Goof grass weather atm
Haven't seen any posts from @Mooooo in a while. Hope all's ok. Weather was pretty bad down there
Yes straw can be hard to get into them, and at todays straw prices the hulls are cheaper. I remember dumping trailer loads of hulls into dung heaps when the dryer was on oats, now it has a value!
Interestingly there’s a brioch factory near here that produce a high starch (66%) byproduct that’s highly palatable. They produce a few hundred tons per month and had problems selling it on. All going to Ireland now. Great product but if feeding more than 1.5kg it’ll blow the feet off cows. I suppose it’ll be mixed into dairy/finisher rations.
Why would you want to go to Galway to get one. The local lads in Abbeydorney sell them.
any of ye ever hear anything about these before? Would be a handy machine around a dairy farm! Price looks too good to be true. A 8.8 tonne machine
https://www.donedeal.ie/view/35604274
It is but its a really useful product, cows love it too, versus trying to get straw into them and the messing with sorting in the tmr
Feck!
Big money for something destined for the dung heap.
90 a ton delivered
Do you get the oat hulls for free?
mixing oat hulls here trough some baled silage, and 2kgs of nuts in a tmr, bf is hovering around 4% so seems to be working/dungs are good too
Spring 29.2 3.99fat 3.40 pr
Autumn 22.1 4.54fat 3.47pr 193 DIM
Usual struggle with grass quality. Was down 3% supply for the year up to April. Didn't look after that.
Anyone leaving hay out to milkers? Have no straw
Cut the straw a bit shorter so that the green button in the sheath is sitting right on the end of the gun.
I find the special heifer gun and sheaths a gift for tricky cases, and you can re use the special sheaths if you don't ram the straw in to the last. If I'd a few id load up a regular sheath and a heifer one and start with the regular one.

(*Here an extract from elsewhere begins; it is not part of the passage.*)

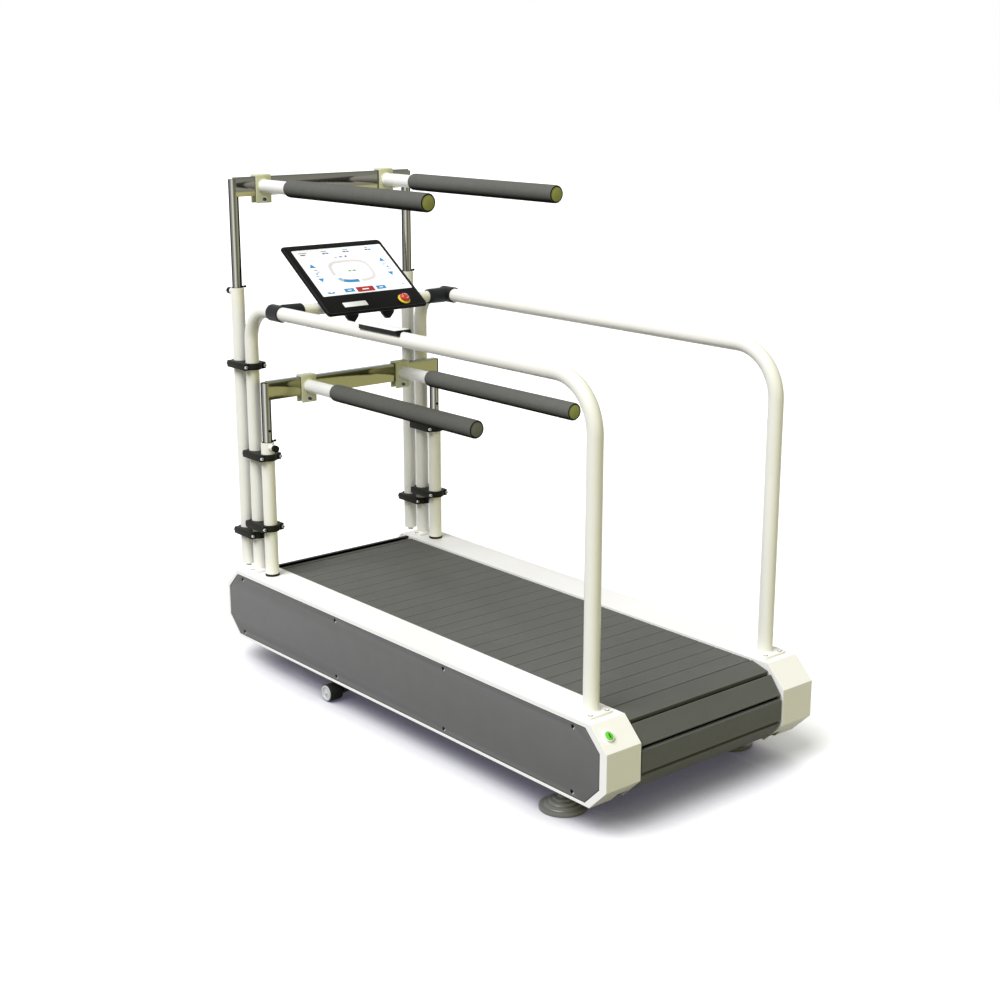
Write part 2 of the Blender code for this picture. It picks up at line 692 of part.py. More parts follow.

Mine aren't rising, down on last year between numbers and yield
How is supply looking lads with ye all. I was back 13% annually until mid April, but am up 9% on May last Yr so am now only 4.5% behind last years supply to date. Coops may recover as the year moves on.
Easiest thing I find is go in a bit earlier than usual obviously doesn't suit with sexed but it never caused issues with ordinary straws
Leave out a drop of semen to open it up.